Selbst ohne Klimawandel bleibt uns wegen der exzessiven Ressourcenausbeutung ohnehin keine andere Wahl, als eine Kreislaufwirtschaft zu etablieren. Auch wenn das schwierig genug ist.

Es ist vor allem der technische und wissenschaftliche Fortschritt, der uns aus dem Schlamassel holen wird. Eine weitgehende Kohlenstoffenthaltsamkeit wird nur durch eine Effizienzrevolution erreichbar sein. Aber auch die braucht Zeit. Doch die kann genutzt werden – und zwar wie folgt:

Ein Umbau der Wirtschaft zu einer kohlenstoffarmen Ökonomie ließe sich durch die Verteuerung bzw. Besteuerung von CO2-Emissionen wirksam anstoßen. Der Ökonom William D. Nordhaus, der gerade den Wirtschaftsnobelpreis bekommen hat, konnte nachweisen, dass jede Tonne CO2negative Folgekosten von mindestens 20 bis 30 Dollar zeitigt. Sein Vorschlag daher: eine CO2-Steuer. Sie würde zur Reduzierung des Gases führen. Mein Vorschlag: Diese Steuer sollte den fast wirkungslosen europäischen Emissionshandel ablösen.
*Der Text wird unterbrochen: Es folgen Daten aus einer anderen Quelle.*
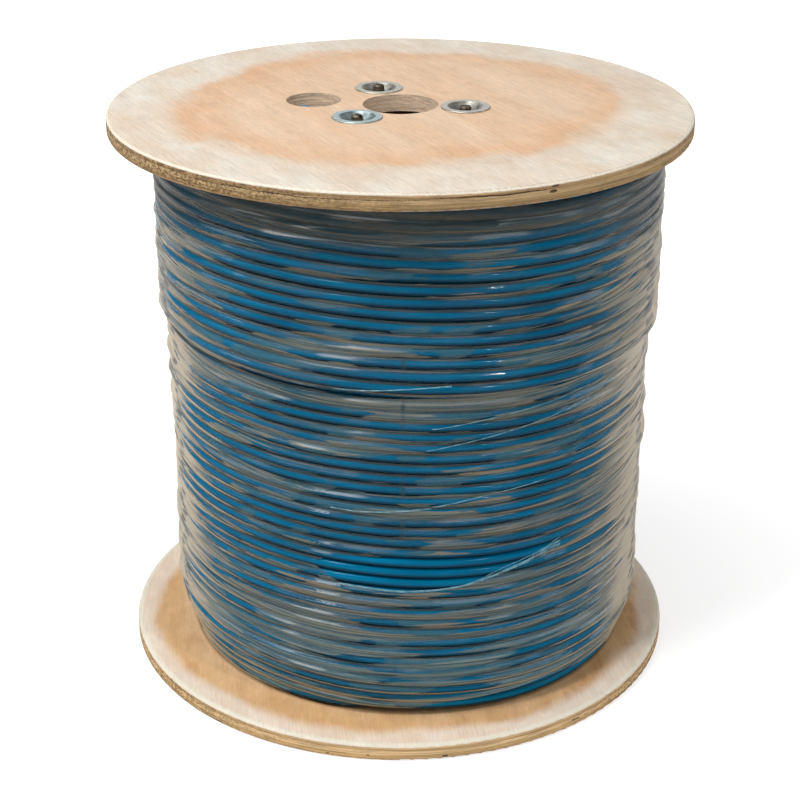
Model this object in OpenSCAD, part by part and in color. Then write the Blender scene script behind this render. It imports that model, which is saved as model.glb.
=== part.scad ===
// Plywood cable drum, full of data cable and wrapped in clear stretch film.
// The drum stands on its bottom flange. Z is its axis, and the origin is the
// centre of the arbor hole at the bottom flange's outer face.

/* [Flanges] */
// Diameter of both flanges
flange_d = 400; // [380:5:600]
// Thickness of the plywood
flange_t = 12; // [11.5:0.5:18]
// Radius of the rounded edges of the rim
rim_round = 2.5; // [0.5:0.25:4]
// Distance between the flanges' inner faces
traverse = 376; // [300:1:500]
// Diameter of the arbor hole in the middle
arbor_d = 52; // [30:1:54]
// Diameter of the drive hole, which also leads the inner cable end out
drive_d = 38; // [28:1:42]
// How far the drive hole's centre lies inside the core's outer surface
drive_inset = 2; // [-2:0.5:8]
// Direction of the drive hole from the axis, in degrees
drive_angle = 170; // [150:1:190]

/* [Core tube] */
// Outer diameter of the hard-paper tube
core_od = 126; // [120:1:150]
// Wall of the tube
core_wall = 5; // [3:0.5:8]

/* [Tie rods] */
// Diameter of the threaded rods that clamp the flanges on the core
rod_d = 8; // [6:0.5:9]
// Diameter of the circle that the rods stand on
rod_pcd = 90; // [88:1:94]
// Direction of the first rod from the axis, in degrees
rod_angle = -10; // [-20:1:0]
// How far the first rod's end stands above the top flange
rod_out_1 = 1; // [0.5:0.1:3]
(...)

Ein weiterer Schritt, der sich zügig umsetzen ließe: eine Bindung des COdurch umfangreiche Aufforstungen. Selbst ein relativ waldreiches Land wie Deutschland hätte da noch Kapazitäten frei.

Und zuletzt: Wir kommen nicht um Resilienzmaßnahmen herum, also Investitionen, die die Widerstandsfähigkeit von Mensch und Natur erhöhen. Denn der Klimawandel findet ja schon statt und erfordert jetzt schon Veränderungen im Städtebau und in der Landwirtschaft, um Hitze- und Dürreperioden halbwegs unbeschadet überstehen zu können. Hier sind die reichen Länder in der Pflicht, ärmeren in einem seriösen Klimapakt zu helfen. Es gibt die Vereinbarungen ja schon; und es wird noch weitere, umfangreichere geben. Die Europäische Union könnte hier ruhig in Vorleistung gehen. Eine CO2-Steuer würde die nötigen Mittel zur Verfügung stellen.

Man braucht mit all dem eigentlich nur anfangen. Aber wir werden den Klimawandel auf die eine oder andere Art erleben.